L’ARC serait également autorisée à prolonger la période normale de nouvelle cotisation pour tous les contribuables qui ont demandé une révision judiciaire d’une exigence ou d’un avis émis par l’ARC. La prolongation couvrirait la durée du contrôle. C’est généralement le cas actuellement, mais les règles ne s’appliquaient pas à toutes les situations.
La proposition contenue dans le budget prévoit également deux nouvelles sanctions.
La première s’appliquerait à toute personne ayant reçu un avis de non-conformité et s’élèverait à 50 dollars pour chaque jour où l’avis est en suspens, jusqu’à concurrence de 25 000 $ (la pénalité serait annulée si l’avis de non-conformité était annulé). (La pénalité serait annulée si l’avis d’inobservation faisait l’objet d’un recours fructueux.)
La deuxième pénalité s’appliquerait lorsque l’ARC obtient un ordre de mise en conformité à l’encontre d’un contribuable, et serait égale à 10 % des impôts dus. La pénalité ne s’appliquerait que si l’ordre concerne des impôts dus de plus de 50 000 $ au cours d’une année, et vise à « inciter les contribuables à se conformer à la demande initiale d’information ou d’assistance », selon le budget.
Actuellement, la principale conséquence du non-respect d’une ordonnance de mise en conformité est une ordonnance pour outrage au tribunal, « qui prend du temps à obtenir et n’impose généralement pas un coût financier important au contribuable », selon le budget.

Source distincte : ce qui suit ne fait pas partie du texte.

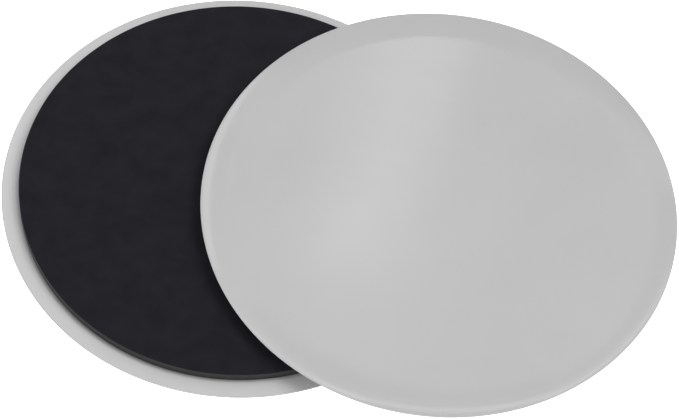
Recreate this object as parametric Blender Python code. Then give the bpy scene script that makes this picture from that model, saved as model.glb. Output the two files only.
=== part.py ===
"""A pair of round gliding discs for floor exercise, stored foam to foam.

Each disc is a moulded plastic plate. One side is a flat sliding face whose edge band curves away
from the floor. The other side carries an adhesive sheet, a foam pad and the pad's fabric face, with
a plain plastic rim left around them. The lower disc stands on its sliding face. The
upper disc is turned over, and it lies on the lower pad, moved along +X.

The origin is the centre of the lower disc's sliding face. Metres, +Z up.
"""

import math

import bmesh
import bpy
from mathutils import Matrix, Vector

# Plan sizes
DISC_RADIUS = 0.0890
SLIDING_FACE_RADIUS = 0.0766
BAND_END_RADIUS = 0.0862
PAD_RADIUS = 0.0823
ADHESIVE_RADIUS = 0.0815
DISC_OFFSET = 0.0757

# Heights above a disc's own sliding face
BAND_HEIGHT = 0.0010
WIDEST_HEIGHT = 0.0017
RIM_EDGE_HEIGHT = 0.0021
PLATE_HEIGHT = 0.0025
PAD_TOP_HEIGHT = 0.00715

# The plate's rim
RIM_EDGE_ROUNDING = 0.0006
PLATE_FLAT_RADIUS = 0.0831
RIM_STEPS = 3
EDGE_STEPS = 4
BAND_STEPS = 5
BAND_START_SLOPE = 0.22
BAND_END_SLOPE = 0.19

# Layers on the plate
ADHESIVE_THICKNESS = 0.0003
FABRIC_THICKNESS = 0.0006
CUT_EDGE = 0.0003
LAYER_GAP = 0.0003
DISC_GAP = 0.0003

SEGMENTS = 72
SHARP_ANGLE = math.radians(30.0)

PLASTIC_COLOUR = (0.52, 0.52, 0.52, 1.0)
ADHESIVE_COLOUR = (0.60, 0.58, 0.52, 1.0)
FOAM_COLOUR = (0.035, 0.035, 0.038, 1.0)
FABRIC_COLOUR = (0.018, 0.018, 0.021, 1.0)


def clear_scene():
    for item in list(bpy.data.objects):
        bpy.data.objects.remove(item, do_unlink=True)


def make_material(name, colour, roughness):
    material = bpy.data.materials.new(name)
    material.use_nodes = True
    shader = material.node_tree.nodes["Principled BSDF"]
    shader.inputs["Base Color"].default_value = colour
    shader.inputs["Roughness"].default_value = roughness
    shader.inputs["Metallic"].default_value = 0.0
    return material


def curved_run(start, end, start_slope, steps):
    """Points (radius, height) from start to end, whose slope grows evenly from a part of its mean."""
    points = []
    for step in range(steps + 1):
        along = step / steps
        share = start_slope * along + (1.0 - start_slope) * along ** 2
        radius = start[0] + (end[0] - start[0]) * along
        height = start[1] + (end[1] - start[1]) * share
        points.append((radius, height))
    return points


def eased_corner(start, start_slope, end, steps):
    """Points (radius, height) after start, which leave it at a slope and reach end upright."""
    turn = (end[0], start[1] + start_slope * (end[0] - start[0]))
    points = []
    for step in range(1, steps + 1):
        along = step / steps
        first, second, third = (1.0 - along) ** 2, 2.0 * along * (1.0 - along), along ** 2
        radius = first * start[0] + second * turn[0] + third * end[0]
        height = first * start[1] + second * turn[1] + third * end[1]
        points.append((radius, height))
    return points


def plate_profile():
    """The plate's half section, from the middle of its pad side down its edge to the sliding face."""
    rim_end = (DISC_RADIUS - RIM_EDGE_ROUNDING, RIM_EDGE_HEIGHT)
    rim = curved_run((PLATE_FLAT_RADIUS, PLATE_HEIGHT), rim_end, 0.5, RIM_STEPS)
    band_end = (BAND_END_RADIUS, BAND_HEIGHT)
    band = curved_run((SLIDING_FACE_RADIUS, 0.0), band_end, BAND_START_SLOPE, BAND_STEPS)
    edge = eased_corner(band_end, BAND_END_SLOPE, (DISC_RADIUS, WIDEST_HEIGHT), EDGE_STEPS)
    return [(0.0, PLATE_HEIGHT)] + rim + list(reversed(band + edge)) + [(0.0, 0.0)]


def slab_profile(radius, bottom, top, corner):
    """A round slab's half section, from its top centre to its bottom centre, with eased corners."""
    return [
        (0.0, top),
        (radius - corner, top),
        (radius, top - corner),
        (radius, bottom + corner),
        (radius - corner, bottom),
        (0.0, bottom),
    ]


def sheet_profile(radius, bottom, top):
    """A thin round sheet's half section, from its top centre to its bottom centre."""
    return [(0.0, top), (radius, top), (radius, bottom), (0.0, bottom)]


def turned_mesh(name, profile):
    """Turns a half section, given from its top centre to its bottom centre, into a closed mesh."""
    mesh = bpy.data.meshes.new(name)
    shape = bmesh.new()
    top_centre = shape.verts.new(Vector((0.0, 0.0, profile[0][1])))
    bottom_centre = shape.verts.new(Vector((0.0, 0.0, profile[-1][1])))
    rings = []
    for radius, height in profile[1:-1]:
        ring = []
        for segment in range(SEGMENTS):
            angle = 2.0 * math.pi * segment / SEGMENTS
            point = Vector((radius * math.cos(angle), radius * math.sin(angle), height))
            ring.append(shape.verts.new(point))
        rings.append(ring)
    for segment in range(SEGMENTS):
        following = (segment + 1) % SEGMENTS
        shape.faces.new((top_centre, rings[0][segment], rings[0][following]))
        shape.faces.new((bottom_centre, rings[-1][following], rings[-1][segment]))
        for upper, lower in zip(rings, rings[1:]):
            shape.faces.new((upper[segment], lower[segment], lower[following], upper[following]))
    shape.normal_update()
    shape.to_mesh(mesh)
    shape.free()
    mesh.shade_smooth()
    mesh.set_sharp_from_angle(angle=SHARP_ANGLE)
    return mesh


def layer_meshes():
    """The four layers of one disc, each a closed mesh in heights above the sliding face."""
    adhesive_bottom = PLATE_HEIGHT + LAYER_GAP
    adhesive_top = adhesive_bottom + ADHESIVE_THICKNESS
    foam_bottom = adhesive_top + LAYER_GAP
    fabric_bottom = PAD_TOP_HEIGHT - FABRIC_THICKNESS
    foam_top = fabric_bottom - LAYER_GAP
    profiles = {
        "plastic_disc": plate_profile(),
        "adhesive_sheet": sheet_profile(ADHESIVE_RADIUS, adhesive_bottom, adhesive_top),
        "foam_pad": slab_profile(PAD_RADIUS, foam_bottom, foam_top, CUT_EDGE),
        "fabric_face": slab_profile(PAD_RADIUS, fabric_bottom, PAD_TOP_HEIGHT, 0.5 * CUT_EDGE),
    }
    return {layer: turned_mesh(layer, profile) for layer, profile in profiles.items()}


def add_disc(disc, meshes, materials, placement):
    """Places one disc's layers under an empty at the centre of its sliding face."""
    holder = bpy.data.objects.new(f"{disc}_disc", None)
    bpy.context.collection.objects.link(holder)
    holder.matrix_world = placement
    for layer, mesh in meshes.items():
        piece = bpy.data.objects.new(f"{disc}_{layer}", mesh)
        bpy.context.collection.objects.link(piece)
        piece.parent = holder
        if not mesh.materials:
            mesh.materials.append(materials[layer])


def build():
    clear_scene()
    meshes = layer_meshes()
    materials = {
        "plastic_disc": make_material("moulded_plastic", PLASTIC_COLOUR, 0.25),
        "adhesive_sheet": make_material("adhesive", ADHESIVE_COLOUR, 0.5),
        "foam_pad": make_material("closed_cell_foam", FOAM_COLOUR, 0.85),
        "fabric_face": make_material("knit_fabric", FABRIC_COLOUR, 0.95),
    }
    stack_height = 2.0 * PAD_TOP_HEIGHT + DISC_GAP
    turned_over = Matrix.Rotation(math.pi, 4, "X")
    turned_over.translation = Vector((DISC_OFFSET, 0.0, stack_height))
    add_disc("lower", meshes, materials, Matrix.Identity(4))
    add_disc("upper", meshes, materials, turned_over)
    bpy.context.view_layer.update()


build()
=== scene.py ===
"""Looks for the pair of gliding discs: moulded plates, foam pads, knit faces, studio and camera.

Metres, +Z up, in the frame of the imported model. The lower disc lies on its sliding face with its pad
up. The upper disc is turned over on it, so that its sliding face is seen.
"""

import math

import bpy
import numpy as np
from mathutils import Matrix, Vector, noise


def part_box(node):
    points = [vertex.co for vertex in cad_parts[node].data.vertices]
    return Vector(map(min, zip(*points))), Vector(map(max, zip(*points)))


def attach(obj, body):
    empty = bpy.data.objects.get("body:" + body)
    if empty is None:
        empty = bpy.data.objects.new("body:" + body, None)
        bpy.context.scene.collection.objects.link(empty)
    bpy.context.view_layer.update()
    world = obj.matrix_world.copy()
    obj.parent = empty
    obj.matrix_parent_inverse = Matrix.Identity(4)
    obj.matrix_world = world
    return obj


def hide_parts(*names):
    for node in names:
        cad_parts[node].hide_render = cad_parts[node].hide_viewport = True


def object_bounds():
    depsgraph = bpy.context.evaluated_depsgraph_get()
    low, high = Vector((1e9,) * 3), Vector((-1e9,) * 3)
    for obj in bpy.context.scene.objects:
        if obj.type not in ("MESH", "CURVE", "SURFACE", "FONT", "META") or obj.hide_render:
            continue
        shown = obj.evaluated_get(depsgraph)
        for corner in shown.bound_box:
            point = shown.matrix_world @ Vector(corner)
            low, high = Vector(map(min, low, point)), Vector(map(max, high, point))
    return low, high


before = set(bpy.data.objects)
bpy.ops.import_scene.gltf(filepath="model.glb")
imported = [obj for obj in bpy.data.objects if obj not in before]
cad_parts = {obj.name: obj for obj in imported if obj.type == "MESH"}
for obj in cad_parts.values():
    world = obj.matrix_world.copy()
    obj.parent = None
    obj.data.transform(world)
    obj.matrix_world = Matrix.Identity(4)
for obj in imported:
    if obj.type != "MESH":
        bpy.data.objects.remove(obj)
cad_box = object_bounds()

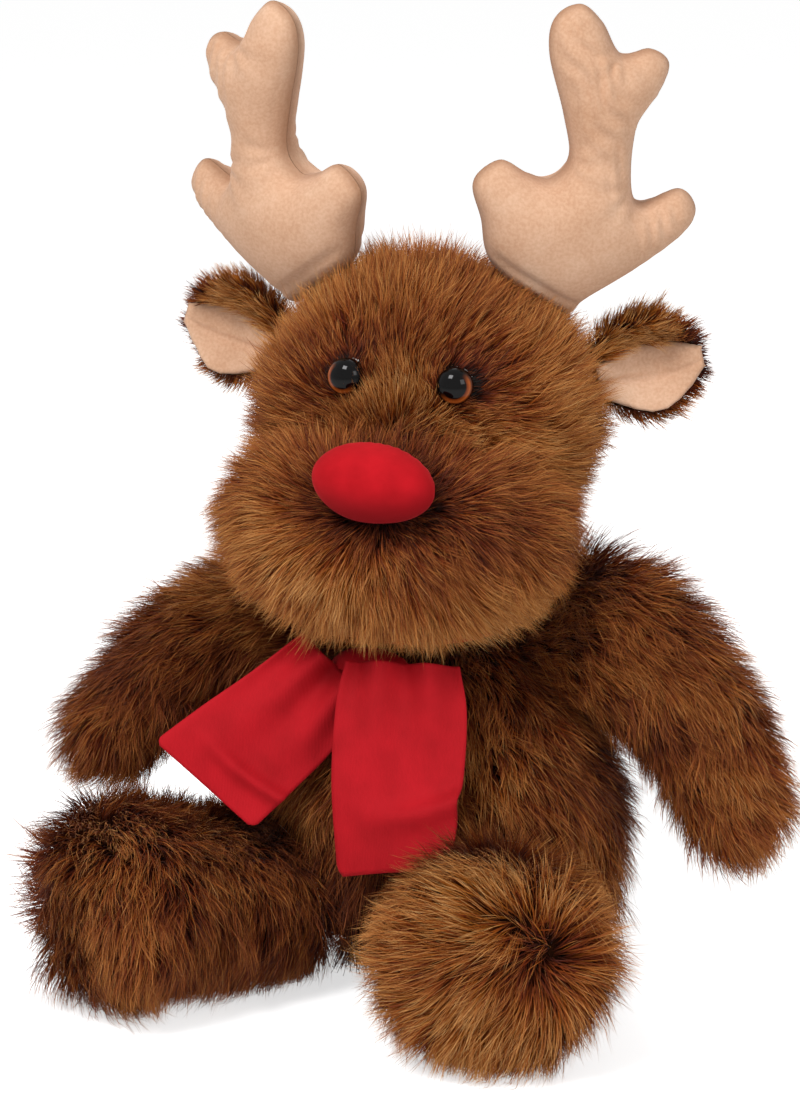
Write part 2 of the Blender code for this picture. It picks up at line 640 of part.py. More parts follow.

Si elles sont adoptées, les propositions créeront une grande incertitude pour les contribuables, étant donné que les litiges fiscaux peuvent prendre des années ou des décennies avant d’être réglés, a déclaré Osler, Hoskin & Harcourt dans un rapport publié le 16 avril.
L’ARC pourrait émettre un avis de non-conformité indépendamment du fait que le contribuable se soit finalement conformé à l’ordonnance ou que les informations recueillies aient donné lieu à des impôts supplémentaires à payer.
« Les propositions permettraient à l’ARC d’imposer des conséquences immédiates si un contribuable s’oppose à fournir certaines informations demandées ou à respecter le délai dans lequel elles ont été demandées, en plaçant la charge sur le contribuable de démontrer qu’il a fait tout ce qui était raisonnablement nécessaire pour se conformer ou que l’avis est déraisonnable, indique le rapport d’Osler. En conséquence, la pénalité peut conduire l’ARC à être plus agressive en émettant des demandes d’information ou d’assistance trop larges et potentiellement déraisonnables. »
En outre, les contribuables confrontés à des pénalités pourraient être découragés « de contester légitimement la portée des demandes de l’ARC, même lorsque la demande de l’ARC est déraisonnable, prévient encore le rapport Osler. On pourrait penser que la meilleure façon de traiter cette question est d’imposer une pénalité uniquement lorsque l’ARC obtient un ordre de conformité et que le contribuable ne s’y conforme pas, plutôt que d’autoriser une pénalité dans tous les cas où l’ARC obtient un ordre de conformité. »
Hemal Balsara estime que l’extension proposée des pouvoirs de l’ARC en matière de collecte d’informations est cohérente avec d’autres demandes de transparence accrue de la part des contribuables. Il a cité en exemple les règles élargies de déclaration des trusts, le régime des transactions à déclarer et à notifier, et le registre des bénéficiaires effectifs.
Les amendements proposés dans le budget prévoient également de permettre à l’ARC de :
- demander une ordonnance de conformité lorsqu’une personne n’a pas respecté l’obligation de fournir des renseignements ou des documents provenant de l’étranger
- demander que les renseignements ou documents requis soient fournis sous serment ou affirmation solennelle.
Toutes les modifications entreront en vigueur une fois que la législation les mettant en œuvre aura reçu la sanction royale.